Every Sunday morning, she would take her son and daughter to her parents' home for a pancake breakfast.
After Taelor, Josie and the Larsons were murdered, Lorraine's daughter, then three-and-a-half, was confused when they stopped going there.
"My daughter didn't understand where they all went."
For a while, Lorraine had to place plywood over her daughter's bedroom window because the girl was afraid the same man who killed her brother would try to kill her.
"She has been in and out of therapy," said Lorraine, who along with her daughter is trying to deal with the loss of her loved ones.
And the court system is making this healing process difficult," Lorraine declared after the ruling.
"You would think after all this time that things would get better, but they're not. It still continues to be more devastating."
Lorraine, who believes the ruling was biased in favor of the defendant, said that the courts have shown no consideration for the victims or the victims' families.
"There are so many laws that it creates a tangled web," she said, noting the ruling will protect Carneh.
"There is not one shred of fairness in this case. It should be about the victims."
Lorraine chuckled as she paused to recall Josie and her son.
"Josie was very bubbly. She wanted to become a prosecuting attorney and had an unstoppable drive."
And she noted that in all of Taelor's pictures, he is always touching someone on the back or shoulders.
"He was such a loving kid," she said.
"It's devastating that these lives that were taken could've offered so much, and this guy who killed them offers nothing, yet he is being coddled by the system."
On Oct. 10, the four criminal counts of aggravated first-degree murder against Carneh were to be dismissed.

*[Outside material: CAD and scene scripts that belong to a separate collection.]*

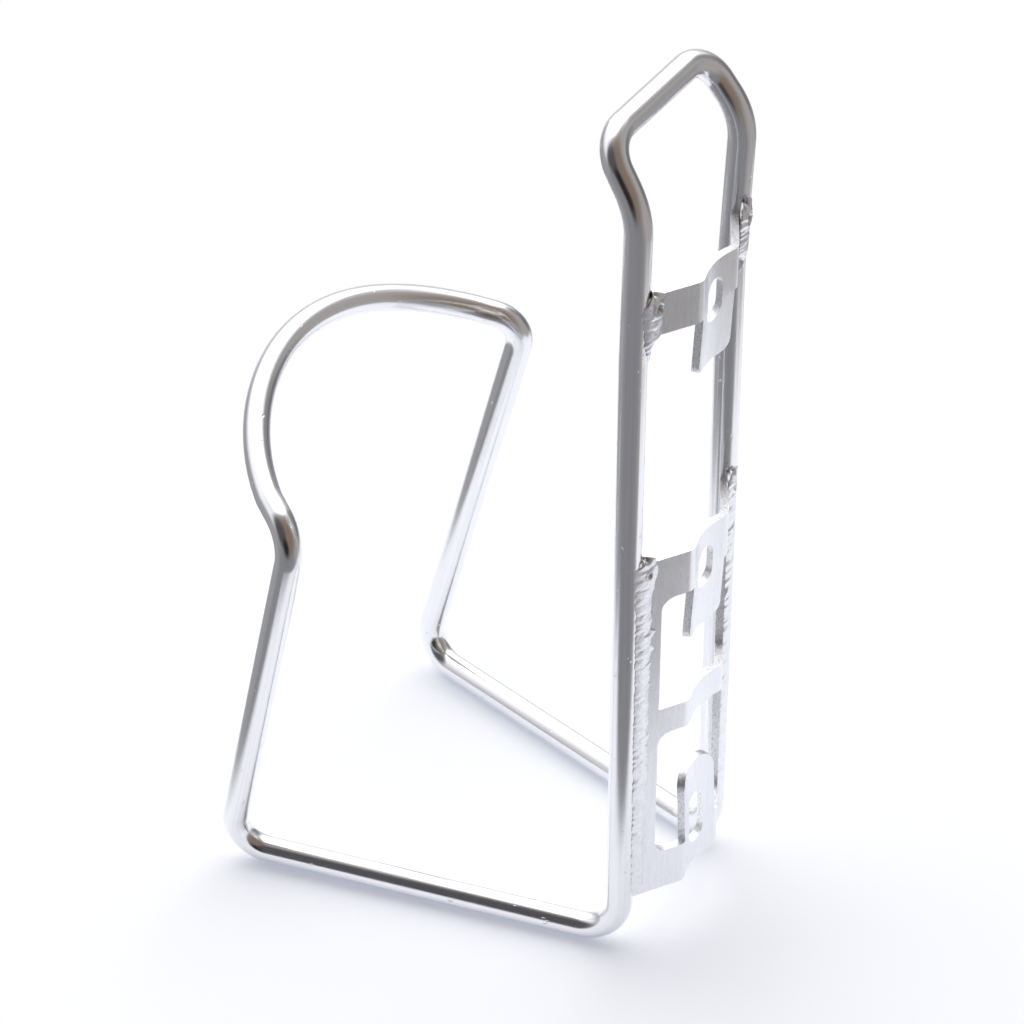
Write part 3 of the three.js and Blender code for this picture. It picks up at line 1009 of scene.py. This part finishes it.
def edge_fade(tree, azimuth, start, end):
    """0 on the paper, rising to 1 past its edge on one side of the object."""
    geometry = node(tree, "ShaderNodeNewGeometry")
    reach = node(tree, "ShaderNodeVectorMath", operation="DOT_PRODUCT")
    reach.inputs[1].default_value = direction(azimuth, 0)
    ends = {"From Min": start, "From Max": end}
    fade = node(tree, "ShaderNodeMapRange", ends, interpolation_type="SMOOTHSTEP")
    tree.links.new(geometry.outputs["Position"], reach.inputs[0])
    tree.links.new(reach.outputs["Value"], fade.inputs["Value"])
    return fade.outputs["Result"]


def add_floor():
    """White paper that fades out into the white backdrop."""
    mesh = bpy.data.meshes.new("paper_floor")
    far = FLOOR_HALF_SIDE
    corners = [(-far, -far, 0), (far, -far, 0), (far, far, 0), (-far, far, 0)]
    mesh.from_pydata(corners, [], [(0, 1, 2, 3)])
    material, tree, shader = new_material("white_paper")
    shader.inputs["Base Color"].default_value = PAPER_WHITE
    shader.inputs["Emission Color"].default_value = PAPER_GLOW
    shader.inputs["Emission Strength"].default_value = PAPER_GLOW_STRENGTH
    shader.inputs["Roughness"].default_value = PAPER_ROUGHNESS
    shader.inputs["Specular IOR Level"].default_value = PAPER_SHEEN
    fade = None
    for azimuth, start, end in PAPER_EDGES:
        edge = edge_fade(tree, azimuth, start, end)
        if fade is None:
            fade = edge
            continue
        both = node(tree, "ShaderNodeMath", operation="MAXIMUM")
        tree.links.new(fade, both.inputs[0])
        tree.links.new(edge, both.inputs[1])
        fade = both.outputs["Value"]
    clear = node(tree, "ShaderNodeBsdfTransparent")
    mix = node(tree, "ShaderNodeMixShader")
    output = tree.nodes["Material Output"]
    tree.links.new(fade, mix.inputs["Fac"])
    tree.links.new(shader.outputs["BSDF"], mix.inputs[1])
    tree.links.new(clear.outputs["BSDF"], mix.inputs[2])
    tree.links.new(mix.outputs["Shader"], output.inputs["Surface"])
    mesh.materials.append(material)
    floor = bpy.data.objects.new("paper_floor", mesh)
    floor.location.z = -FLOOR_DROP
    bpy.context.scene.collection.objects.link(floor)


def main():
    """Loads the CAD part and lays the looks over it."""
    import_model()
    shift = frame_shift()
    rod = rod_material()
    sheets = [sheet_material(), sheared_material()]
    weld = weld_material()
    make_rod(shift, rod)
    upper_bracket(shift, sheets)
    lower_bracket(shift, sheets)
    for name, side, replaced, bead in BEADS:
        make_weld(name, side, bead, shift, weld, replaced)
    add_floor()
    add_studio()
    add_camera()
    bpy.context.scene.view_settings.view_transform = "Standard"


main()
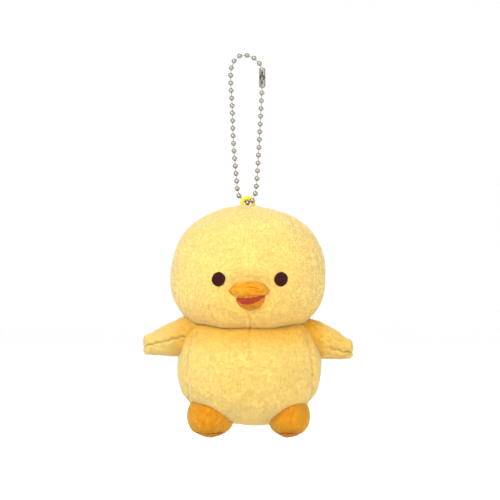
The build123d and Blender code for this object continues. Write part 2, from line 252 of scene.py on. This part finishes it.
def pile(name, cloth, material, count, length, spread, seed, bare, painted_shade_and_tone):
    """Short tufts all over a piece of cloth, each a closed spike, brushed downwards."""
    root_depth = 0.12
    lean_ahead, lean_change = 0.38, 0.1
    nap_tilt, nap_change = 0.22, 0.10
    # The roots are painted darker than the tips, as painted shade deep in the pile; the last number is
    # the random change in tone from tuft to tuft.
    root_shade, tip_shade, tone_change = 0.95, 1.0, 0.02
    rng = np.random.default_rng(seed)
    mesh = cloth.data
    mesh.calc_loop_triangles()
    corners = np.empty(len(mesh.loop_triangles) * 3, dtype=np.int32)
    mesh.loop_triangles.foreach_get("vertices", corners)
    corners = corners.reshape(-1, 3)
    points, normals = read_points(cloth), read_normals(cloth)
    a, b, c = (points[corners[:, k]] for k in range(3))
    area = np.linalg.norm(np.cross(b - a, c - a), axis=1)
    pick = rng.choice(len(area), size=int(count * FULL), p=area / area.sum())
    u, v = rng.random(len(pick)), rng.random(len(pick))
    flip = u + v > 1
    u[flip], v[flip] = 1 - u[flip], 1 - v[flip]
    root = a[pick] + (b - a)[pick] * u[:, None] + (c - a)[pick] * v[:, None]
    out = normals[corners[pick]].mean(axis=1)
    out /= np.linalg.norm(out, axis=1)[:, None]
    if bare is not None:
        kept = rng.random(len(root)) > bare(root)
        root, out = root[kept], out[kept]
    brush = np.stack([0.25 * waves(root, 22.0, seed + 1), 0.2 * waves(root, 18.0, seed + 2),
                      -0.9 + 0.2 * waves(root, 26.0, seed + 3)], -1)
    brush += rng.normal(scale=0.3, size=brush.shape)
    brush -= out * (brush * out).sum(axis=1)[:, None]
    lean = lean_ahead + 0.02 * waves(root, 6.0, seed + 4) + rng.normal(scale=lean_change, size=len(root))
    way = out + brush * lean[:, None]
    way /= np.linalg.norm(way, axis=1)[:, None]
    reach = length * rng.uniform(0.75, 1.15, len(root)) * (1 + 0.03 * waves(root, 3.0, seed + 5))
    aside = np.cross(out, rng.normal(size=out.shape))
    aside /= np.linalg.norm(aside, axis=1)[:, None]
    across = np.cross(out, aside)
    base = root - out * root_depth
    spikes = [base + spread * (aside * math.cos(t) + across * math.sin(t))
              for t in (0, 2 * math.pi / 3, 4 * math.pi / 3)]
    spikes.append(root + way * reach[:, None])
    points = np.stack(spikes, 1).reshape(-1, 3)
    first = np.arange(len(root), dtype=np.int32)[:, None, None] * 4
    faces = (first + np.array([[0, 1, 3], [1, 2, 3], [2, 0, 3], [0, 2, 1]])).reshape(-1, 3)
    piece = mesh_object(name, points, faces, material)
    # the tufts catch light much as the cloth under them does, so they read as one soft nap
    nap = out + nap_tilt * way + rng.normal(scale=nap_change, size=out.shape)
    nap /= np.linalg.norm(nap, axis=1)[:, None]
    piece.data.normals_split_custom_set_from_vertices(np.repeat(nap, 4, axis=0).tolist())
    # each tuft: a random tone, its roots darker as painted shade, and the painted shade of the cover
    # where it grows
    tone = 1 + rng.normal(scale=tone_change, size=len(root))
    shade = np.stack([root_shade * tone] * 3 + [tip_shade * tone], 1).ravel()
    paint(piece, shade, np.repeat(painted_shade_and_tone(root), 4))
    return piece


# --- materials ------------------------------------------------------------------------------------
def linear(red, green, blue):
    """A screen colour as the renderer's own."""
    return tuple((v / 255 / 12.92 if v <= 10 else ((v / 255 + 0.055) / 1.055) ** 2.4)
                 for v in (red, green, blue)) + (1.0,)


def new_material(name):
    """A material with its main shader, its nodes and its links."""
    material = bpy.data.materials.new(name)
    material.use_nodes = True
    shader = material.node_tree.nodes["Principled BSDF"]
    return material, shader, material.node_tree.nodes, material.node_tree.links


def noise_node(nodes, links, scale, detail):
    """Cloudy noise fixed to the piece, with about scale patches to the metre."""
    place = nodes.new("ShaderNodeTexCoord")
    noise = nodes.new("ShaderNodeTexNoise")
    noise.inputs["Scale"].default_value = scale
    noise.inputs["Detail"].default_value = detail
    links.new(place.outputs["Object"], noise.inputs["Vector"])
    return noise


def mix_node(nodes, links, factor, first, second, kind="MIX"):
    """The colour between two others, each of them a value or another node's output."""
    mix = nodes.new("ShaderNodeMix")
    mix.data_type = "RGBA"
    mix.blend_type = kind
    for socket, value in ((mix.inputs[0], factor), (mix.inputs[6], first), (mix.inputs[7], second)):
        if isinstance(value, bpy.types.NodeSocket):
            links.new(value, socket)
        else:
            socket.default_value = value
    return mix.outputs[2]


def bump_node(nodes, links, shader, height, strength, distance):
    """Fine unevenness in how a surface takes the light."""
    node = nodes.new("ShaderNodeBump")
    node.inputs["Strength"].default_value = strength
    node.inputs["Distance"].default_value = distance
    links.new(height, node.inputs["Height"])
    links.new(node.outputs["Normal"], shader.inputs["Normal"])


def plush_material(name, colour, shade_and_tone_colour, sheen):
    """Short pile: mottled dye, a soft sheen, and no gloss."""
    material, shader, nodes, links = new_material(name)
    patches = noise_node(nodes, links, 90.0, 3.0)
    fine = noise_node(nodes, links, 1700.0, 2.0)
    # Two stored attributes bring painted shade, with a little random tone, into the dye: a mix towards
    # the deeper colour, and a darkening.
    painted_shade_and_tone = nodes.new("ShaderNodeAttribute")
    painted_shade_and_tone.attribute_name = "painted_shade_and_tone"
    shade = nodes.new("ShaderNodeAttribute")
    shade.attribute_name = "shade"
    dye_and_painted_shade = mix_node(nodes, links, painted_shade_and_tone.outputs["Fac"], colour, shade_and_tone_colour)
    mottle = nodes.new("ShaderNodeMapRange")
    mottle.inputs["To Min"].default_value = 0.95
    mottle.inputs["To Max"].default_value = 1.03
    links.new(patches.outputs["Fac"], mottle.inputs["Value"])
    dye_and_painted_shade = mix_node(nodes, links, 1.0, dye_and_painted_shade, mottle.outputs["Result"], "MULTIPLY")
    # darker by the stored lightness: painted shade at the tuft roots and under the pile, with random
    # tone
    dye_and_painted_shade = mix_node(nodes, links, 1.0, dye_and_painted_shade, shade.outputs["Fac"], "MULTIPLY")
    links.new(dye_and_painted_shade, shader.inputs["Base Color"])
    shader.inputs["Roughness"].default_value = 1.0
    shader.inputs["Specular IOR Level"].default_value = 0.1
    shader.inputs["Sheen Weight"].default_value = sheen
    shader.inputs["Sheen Roughness"].default_value = 0.6
    shader.inputs["Subsurface Weight"].default_value = 0.35
    shader.inputs["Subsurface Radius"].default_value = (1.0, 0.6, 0.25)
    shader.inputs["Subsurface Scale"].default_value = 0.0025
    bump_node(nodes, links, shader, fine.outputs["Fac"], 0.35, 0.0002)
    return material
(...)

However, in his ruling, Spearman stated that Carneh's competency has been restored twice before and that if given substantial time with his medication, his competency could be restored as early as 2006.
Carneh will be re-evaluated every 180 days. If his mental condition improves, he could be found competent to stand trial and the four murder charges would be refiled.
Meanwhile, Lorraine, who has vigilantly attended most of the court hearings, is not going to give up.
She is working to change the state's mental competency law for criminal defendants.
"It is clear that the defendant needs to be held accountable," Lorraine stressed.
"I've said it over and over and over and I'll keep saying it until he is held accountable."